*REQUIREMENT:*
Extract exactly the run of lines starting at the line that holds "bpy.context.scene.collection.children.link(flakes)" and ending at the line that holds "obj.matrix_world = world", both included.

*INFORMATION SHOWN:*
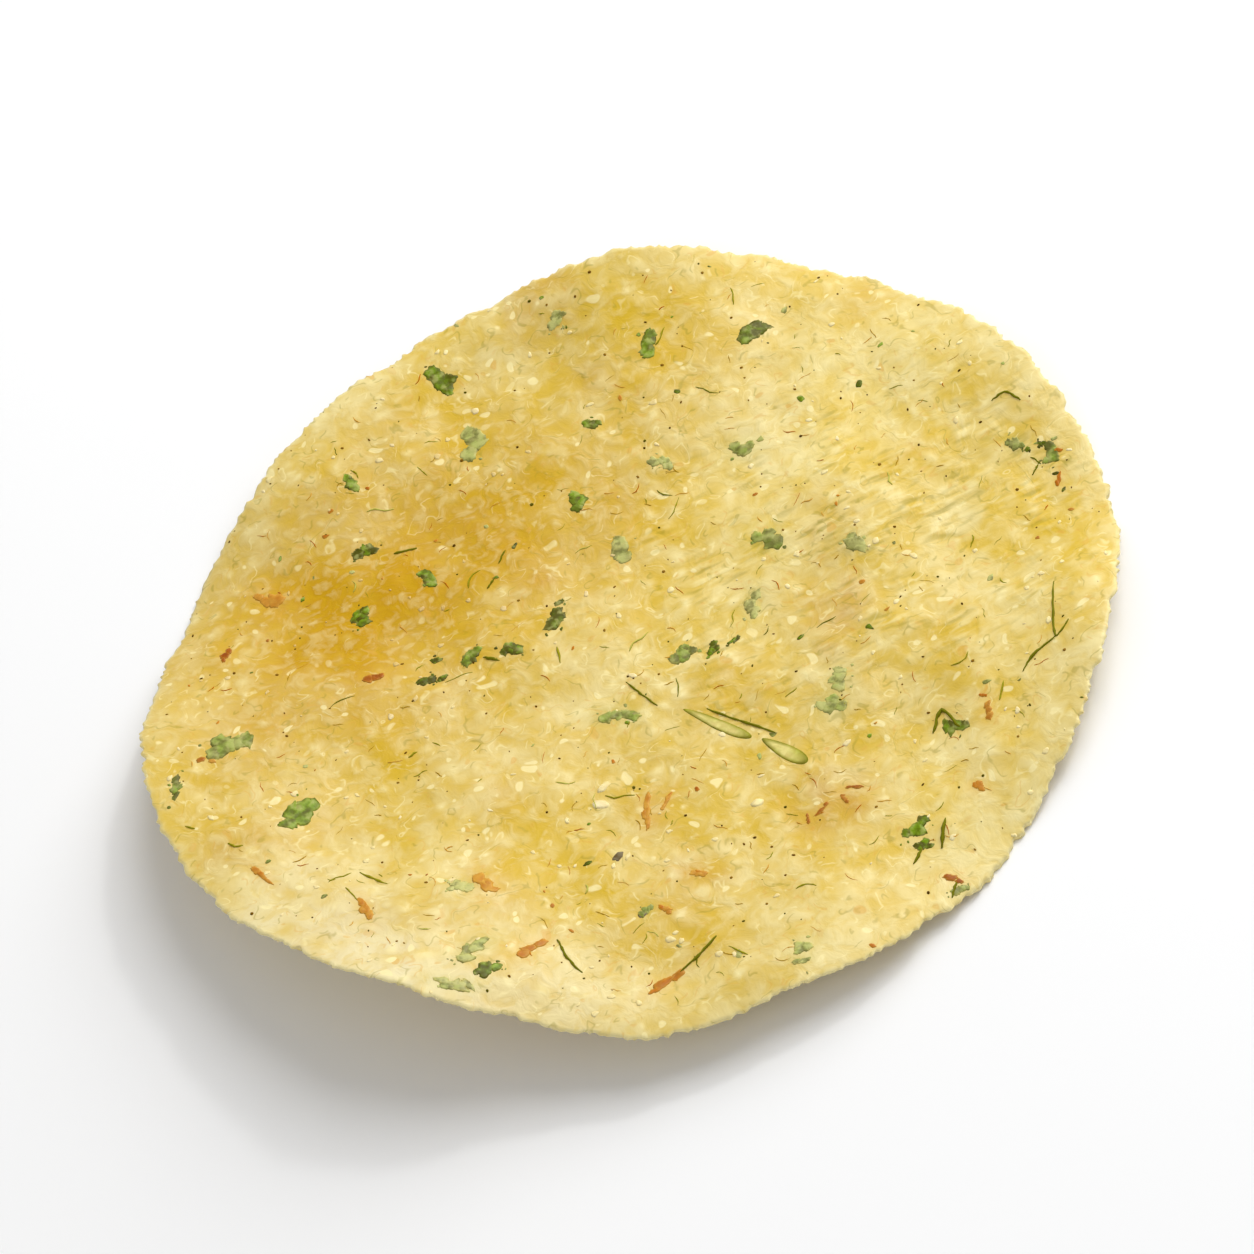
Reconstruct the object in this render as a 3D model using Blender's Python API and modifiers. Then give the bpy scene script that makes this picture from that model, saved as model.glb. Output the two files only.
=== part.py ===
"""A fried spinach papadum: one thin, wavy, crisp sheet with leaf and chilli flakes in its faces.

The sheet lies on the XY plane, shown side up, and stands on three low places of its rim.
Metres, +Z up, with the origin under the middle of the sheet's box, on the surface it lies on.
"""

import math
import random

import bmesh
import bpy
from mathutils import Matrix, Vector, noise

MILLIMETRE = 0.001

# Driving sizes of the sheet
SHEET_RADIUS = 0.050
SHEET_THICKNESS = 0.0012
RINGS = 19
SECTORS = 6
SECTOR = math.tau / SECTORS

# A point of the grid this near to a line between sectors, or to the middle, counts as on it
LINE_WIDTH = 0.001

# The middle lies lower than the rim
DISH_DEPTH = 0.0024
DISH_POWER = 2.4

# Rolled outline: bulges round the rim, their size as a share of the radius, degrees of the first
OUTLINE_WAVES = ((2, 0.012, 8), (3, 0.004, 60), (4, 0.008, 5))
NIBBLE_DEPTH = 0.0004
NIBBLE_PITCH = 0.0042

# Waves from frying: crests round the rim, height, degrees of the first, how fast they fade inwards
RIM_WAVES = ((2, 0.0022, 39, 2.0), (3, 0.0016, -28, 2.8), (7, 0.0013, 22, 4.5))

# Soft bumps all over the sheet: height, distance between them, place in the noise
BUMPS = ((0.0008, 0.026, 10.49), (0.00035, 0.010, 11.2))

# The sheet leans a little, so that three low places of its rim touch the surface together
LEAN_ALONG_X = -0.0536
LEAN_ALONG_Y = -0.0370
PRESSED_DEPTH = 0.00025

# Flakes stand a little proud of the sheet
FLAKE_PROUD = 0.0003
FLAKE_SUNK = 0.00035
FLAKE_SIDES = 8
RAGGEDNESS = (0.75, 1.1)

# Large flakes of the shown face, in millimetres and degrees: x, y, length, width, turn
LEAF_FLAKES = (
    (-41.9, 2.3, 5.2, 3.0, 20),
    (-37.2, -9.3, 4.4, 4.2, 39),
    (-48.0, -2.0, 3.6, 1.3, 66),
    (-21.1, 3.2, 2.0, 1.5, -24),
    (-16.1, 4.4, 2.8, 2.0, 16),
    (-11.9, 3.5, 2.8, 2.2, -5),
    (-6.5, 5.4, 3.1, 2.1, 59),
    (-3.7, -9.0, 4.4, 2.0, -23),
    (4.4, -4.0, 2.8, 2.8, 1),
    (7.4, -4.8, 2.0, 1.3, 48),
    (18.3, -14.3, 3.4, 2.2, 57),
    (16.7, -17.0, 2.9, 2.6, 0),
    (16.3, 6.5, 3.7, 2.8, -57),
    (24.5, 1.3, 3.1, 1.9, -67),
    (17.1, 18.8, 2.8, 2.2, -13),
    (43.2, 6.4, 2.2, 1.3, -57),
    (46.2, 3.6, 2.4, 1.8, 58),
    (27.1, -24.6, 2.8, 1.6, -48),
    (20.3, -34.9, 3.3, 2.1, 20),
    (-24.2, -34.6, 3.9, 1.8, 21),
    (-23.4, -37.4, 2.6, 2.2, -12),
    (-26.6, -38.6, 4.6, 1.4, -24),
    (5.8, -45.0, 2.1, 1.6, 15),
)
CHILLI_FLAKES = (
    (-39.9, 15.8, 1.9, 1.0, 66),
    (-25.9, 5.6, 2.0, 1.7, -24),
    (-19.0, -35.7, 3.3, 2.3, 18),
    (-21.2, -26.3, 3.8, 1.8, -80),
    (-32.9, -25.6, 3.4, 1.1, -80),
    (-7.8, -43.5, 4.2, 1.8, 25),
    (-4.2, -22.4, 4.4, 1.3, 72),
)

# Flakes spread by chance over the rest of the shown face, and beneath the sheet
REST_COUNT = 14
REST_FROM = math.radians(55)
REST_TO = math.radians(165)
BENEATH_COUNT = 34
SCATTER_SPACING = 8.0
SCATTER_DRAWS = 60
SCATTER_REACH = 44.0
SCATTER_LENGTH = (2.2, 4.6)
SCATTER_SLIMNESS = (0.45, 0.85)
CHILLI_SHARE = 0.25
SCATTER_SEED = 7

# No flake beneath comes this near to the surface that the sheet lies on
FLOOR_CLEARANCE = 0.0012

PAPADUM_YELLOW = (0.72, 0.52, 0.15, 1.0)
LEAF_GREEN = (0.05, 0.16, 0.05, 1.0)
CHILLI_RED = (0.50, 0.14, 0.03, 1.0)
SATIN = 0.5


def rim_radius(angle):
    """Distance from the middle to the uneven rim."""
    share = 1.0
    for bulges, size, first in OUTLINE_WAVES:
        share += size * math.cos(bulges * (angle - math.radians(first)))
    nibbles = SHEET_RADIUS / NIBBLE_PITCH
    place = Vector((nibbles * math.cos(angle), nibbles * math.sin(angle), 0.0))
    return share * SHEET_RADIUS + NIBBLE_DEPTH * noise.noise(place)


def sheet_height(x, y):
    """Height of the sheet's middle surface."""
    share = math.hypot(x, y) / SHEET_RADIUS
    angle = math.atan2(y, x)
    height = DISH_DEPTH * share**DISH_POWER
    for crests, size, first, fading in RIM_WAVES:
        height += size * share**fading * math.cos(crests * (angle - math.radians(first)))
    for size, pitch, offset in BUMPS:
        height += size * noise.noise(Vector((x / pitch, y / pitch, offset)))
    return height + LEAN_ALONG_X * x + LEAN_ALONG_Y * y


def sheet_point(x, y, above):
    """The point that lies a given distance above the middle surface, square to it."""
    step = SHEET_THICKNESS / 2
    slope_x = (sheet_height(x + step, y) - sheet_height(x - step, y)) / (2 * step)
    slope_y = (sheet_height(x, y + step) - sheet_height(x, y - step)) / (2 * step)
    square = Vector((-slope_x, -slope_y, 1.0)).normalized()
    return Vector((x, y, sheet_height(x, y))) + above * square


def hexagon_to_disc(corner):
    """Move a point of the unit hexagon's triangle grid to the disc: its rings become circles."""
    sector = math.floor(math.atan2(corner.y, corner.x) / SECTOR + LINE_WIDTH)
    first = Vector((math.cos(sector * SECTOR), math.sin(sector * SECTOR)))
    second = Vector((math.cos((sector + 1) * SECTOR), math.sin((sector + 1) * SECTOR)))
    along_first = corner.xy.cross(second) / first.cross(second)
    along_second = first.cross(corner.xy) / first.cross(second)
    ring = along_first + along_second
    if ring < LINE_WIDTH:
        return 0.0, 0.0
    angle = (sector + along_second / ring) * SECTOR
    reach = ring * rim_radius(angle)
    return reach * math.cos(angle), reach * math.sin(angle)


def new_material(name, colour):
    material = bpy.data.materials.new(name)
    material.use_nodes = True
    shader = material.node_tree.nodes["Principled BSDF"]
    shader.inputs["Base Color"].default_value = colour
    shader.inputs["Roughness"].default_value = SATIN
    shader.inputs["Metallic"].default_value = 0.0
    return material


def new_object(name, bm, collection, material):
    mesh = bpy.data.meshes.new(name)
    bm.to_mesh(mesh)
    bm.free()
    mesh.materials.append(material)
    piece = bpy.data.objects.new(name, mesh)
    collection.objects.link(piece)
    return piece


def apply_modifiers(piece):
    """Give the object the mesh that its modifiers make."""
    graph = bpy.context.evaluated_depsgraph_get()
    mesh = bpy.data.meshes.new_from_object(piece.evaluated_get(graph))
    piece.modifiers.clear()
    piece.data = mesh


def make_sheet(collection, material):
    """The bare sheet: a grid of triangles laid on the wavy surface, then thickened."""
    bm = bmesh.new()
    bmesh.ops.create_circle(bm, cap_ends=True, cap_tris=True, segments=SECTORS, radius=1.0)
    bmesh.ops.rotate(bm, verts=bm.verts, cent=Vector(), matrix=Matrix.Rotation(SECTOR / 2, 3, "Z"))
    bmesh.ops.subdivide_edges(bm, edges=bm.edges, cuts=RINGS - 1, use_grid_fill=True)
    for corner in bm.verts:
        x, y = hexagon_to_disc(corner.co)
        corner.co = Vector((x, y, sheet_height(x, y)))
    sheet = new_object("papadum", bm, collection, material)
    solid = sheet.modifiers.new("thickness", "SOLIDIFY")
    solid.thickness = SHEET_THICKNESS
    solid.offset = 0.0
    apply_modifiers(sheet)
    return sheet


def make_flake(place, side, chance, collection, material):
    """One ragged flake, bent to the sheet, on its top face where side is 1 and beneath where -1."""
    x, y, length, width = (size * MILLIMETRE for size in place[:4])
    turn = math.radians(place[4])
    ragged = [chance.uniform(*RAGGEDNESS) for number in range(FLAKE_SIDES)]
    bm = bmesh.new()
    bmesh.ops.create_cone(bm, cap_ends=True, segments=FLAKE_SIDES, radius1=1, radius2=1, depth=2)
    for corner in bm.verts:
        number = round(math.atan2(corner.co.y, corner.co.x) / math.tau * FLAKE_SIDES)
        along = corner.co.x * ragged[number % FLAKE_SIDES] * length / 2
        across = corner.co.y * ragged[number % FLAKE_SIDES] * width / 2
        beyond_face = FLAKE_PROUD if corner.co.z * side > 0 else -FLAKE_SUNK
        corner.co = sheet_point(
            x + along * math.cos(turn) - across * math.sin(turn),
            y + along * math.sin(turn) + across * math.cos(turn),
            side * (SHEET_THICKNESS / 2 + beyond_face),
        )
    bmesh.ops.triangulate(bm, faces=bm.faces)
    return new_object("flake", bm, collection, material)


def scatter(count, start, end, keep_out, chance):
    """Places for flakes between two angles, each drawn by chance and kept if it is far from the rest."""
    places = []
    for draw in range(count * SCATTER_DRAWS):
        angle = chance.uniform(start, end)
        reach = SCATTER_REACH * math.sqrt(chance.random())
        x, y = reach * math.cos(angle), reach * math.sin(angle)
        length = chance.uniform(*SCATTER_LENGTH)
        width = length * chance.uniform(*SCATTER_SLIMNESS)
        turn = chance.uniform(-90, 90)
        near = any(math.hypot(x - other[0], y - other[1]) < SCATTER_SPACING for other in places)
        if not near and not keep_out(x, y):
            places.append((x, y, length, width, turn))
        if len(places) == count:
            break
    return places


def make_flakes(floor, collection, leaf, chilli):
    """All the flakes: those of the shown face by name, and the others by chance."""
    chance = random.Random(SCATTER_SEED)
    for place in LEAF_FLAKES:
        make_flake(place, 1, chance, collection, leaf)
    for place in CHILLI_FLAKES:
        make_flake(place, 1, chance, collection, chilli)

    def near_shown_flake(x, y):
        shown = LEAF_FLAKES + CHILLI_FLAKES
        return any(math.hypot(x - other[0], y - other[1]) < SCATTER_SPACING for other in shown)

    def near_floor(x, y):
        return sheet_height(x * MILLIMETRE, y * MILLIMETRE) < floor + FLOOR_CLEARANCE

    above = scatter(REST_COUNT, REST_FROM, REST_TO, near_shown_flake, chance)
    beneath = scatter(BENEATH_COUNT, 0.0, math.tau, near_floor, chance)
    for side, places in ((1, above), (-1, beneath)):
        for place in places:
            material = chilli if chance.random() < CHILLI_SHARE else leaf
            make_flake(place, side, chance, collection, material)


def fuse_flakes(sheet, flakes):
    """Join the flakes to the sheet as one solid, then remove them."""
    union = sheet.modifiers.new("flakes", "BOOLEAN")
    union.operation = "UNION"
    union.operand_type = "COLLECTION"
    union.collection = flakes
    union.solver = "EXACT"
    union.material_mode = "TRANSFER"
    apply_modifiers(sheet)
    for flake in list(flakes.objects):
        bpy.data.objects.remove(flake)
    bpy.data.collections.remove(flakes)


def set_down(sheet):
    """Press the three low places of the rim flat, and bring the sheet over the origin."""
    bm = bmesh.new()
    bm.from_mesh(sheet.data)
    floor = min(corner.co.z for corner in bm.verts) + PRESSED_DEPTH
    across = [corner.co.x for corner in bm.verts]
    along = [corner.co.y for corner in bm.verts]
    middle_x = (min(across) + max(across)) / 2
    middle_y = (min(along) + max(along)) / 2
    for corner in bm.verts:
        height = max(corner.co.z - floor, 0.0)
        corner.co = Vector((corner.co.x - middle_x, corner.co.y - middle_y, height))
    bmesh.ops.triangulate(bm, faces=bm.faces)
    bm.to_mesh(sheet.data)
    bm.free()


def main():
    for old in list(bpy.data.objects):
        bpy.data.objects.remove(old)
    parts = bpy.data.collections.new("spinach papadum")
    flakes = bpy.data.collections.new("flakes")
    bpy.context.scene.collection.children.link(parts)
    bpy.context.scene.collection.children.link(flakes)
    sheet = make_sheet(parts, new_material("papadum yellow", PAPADUM_YELLOW))
    floor = min(corner.co.z for corner in sheet.data.vertices) + SHEET_THICKNESS / 2
    make_flakes(floor, flakes, new_material("leaf", LEAF_GREEN), new_material("chilli", CHILLI_RED))
    fuse_flakes(sheet, flakes)
    set_down(sheet)


main()
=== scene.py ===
"""The looks of the spinach papadum: its dough, leaf, chilli, stems, grains and specks."""
import math
import random

import bmesh
import bpy
import numpy as np
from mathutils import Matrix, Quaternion, Vector, noise
from mathutils.bvhtree import BVHTree


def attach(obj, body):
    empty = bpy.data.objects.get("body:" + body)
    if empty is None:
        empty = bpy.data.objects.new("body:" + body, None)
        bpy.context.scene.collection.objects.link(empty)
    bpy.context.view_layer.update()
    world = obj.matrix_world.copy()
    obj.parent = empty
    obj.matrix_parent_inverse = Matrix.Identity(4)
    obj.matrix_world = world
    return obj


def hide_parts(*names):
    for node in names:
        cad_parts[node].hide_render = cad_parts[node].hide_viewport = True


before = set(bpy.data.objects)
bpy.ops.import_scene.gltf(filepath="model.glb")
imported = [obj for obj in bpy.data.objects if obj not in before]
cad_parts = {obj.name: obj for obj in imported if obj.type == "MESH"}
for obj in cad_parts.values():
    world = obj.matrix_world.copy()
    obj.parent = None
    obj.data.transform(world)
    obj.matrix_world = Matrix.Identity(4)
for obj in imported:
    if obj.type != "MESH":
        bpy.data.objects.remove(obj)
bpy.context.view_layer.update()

MILLIMETRE = 0.001
TAU = math.tau

# The sheet's own sizes, the same as the solid's
SHEET_RADIUS = 0.05
SHEET_THICKNESS = 0.0012
DISH_DEPTH = 0.0024
DISH_POWER = 2.4
OUTLINE_WAVES = ((2, 0.012, 8), (3, 0.004, 60), (4, 0.008, 5))
NIBBLE_DEPTH = 0.0004
NIBBLE_PITCH = 0.0042
RIM_WAVES = ((2, 0.0022, 39, 2.0), (3, 0.0016, -28, 2.8), (7, 0.0013, 22, 4.5))
BUMPS = ((0.0008, 0.026, 10.49), (0.00035, 0.01, 11.2))
LEAN_ALONG_X = -0.0536
LEAN_ALONG_Y = -0.037
PRESSED_DEPTH = 0.00025

# The fine sheet: rings of its triangle grid, and how the rim frays and thins
RINGS = 122
SECTORS = 6
RIM_COUNT = 2 * SECTORS * RINGS
FRINGE_WIDTH = 0.00055
FRAY = ((0.0006, 0.006, 2.3), (0.0006, 0.0023, 3.1))
FRAY_POWER = 30
NICK_DEPTH = 0.0007
NICK_PITCH = 0.0011
EDGE_SHARES = {1: 0.16, -1: 0.2}
EDGE_TAPER = 0.005
LIP_HEIGHT = 0.0006
TIP_ANGLE = math.radians(-102)
TIP_WIDTH = math.radians(9)
TIP_REACH = 0.0011
TIP_POWER = 8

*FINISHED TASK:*
    bpy.context.scene.collection.children.link(flakes)
    sheet = make_sheet(parts, new_material("papadum yellow", PAPADUM_YELLOW))
    floor = min(corner.co.z for corner in sheet.data.vertices) + SHEET_THICKNESS / 2
    make_flakes(floor, flakes, new_material("leaf", LEAF_GREEN), new_material("chilli", CHILLI_RED))
    fuse_flakes(sheet, flakes)
    set_down(sheet)


main()
=== scene.py ===
"""The looks of the spinach papadum: its dough, leaf, chilli, stems, grains and specks."""
import math
import random

import bmesh
import bpy
import numpy as np
from mathutils import Matrix, Quaternion, Vector, noise
from mathutils.bvhtree import BVHTree


def attach(obj, body):
    empty = bpy.data.objects.get("body:" + body)
    if empty is None:
        empty = bpy.data.objects.new("body:" + body, None)
        bpy.context.scene.collection.objects.link(empty)
    bpy.context.view_layer.update()
    world = obj.matrix_world.copy()
    obj.parent = empty
    obj.matrix_parent_inverse = Matrix.Identity(4)
    obj.matrix_world = world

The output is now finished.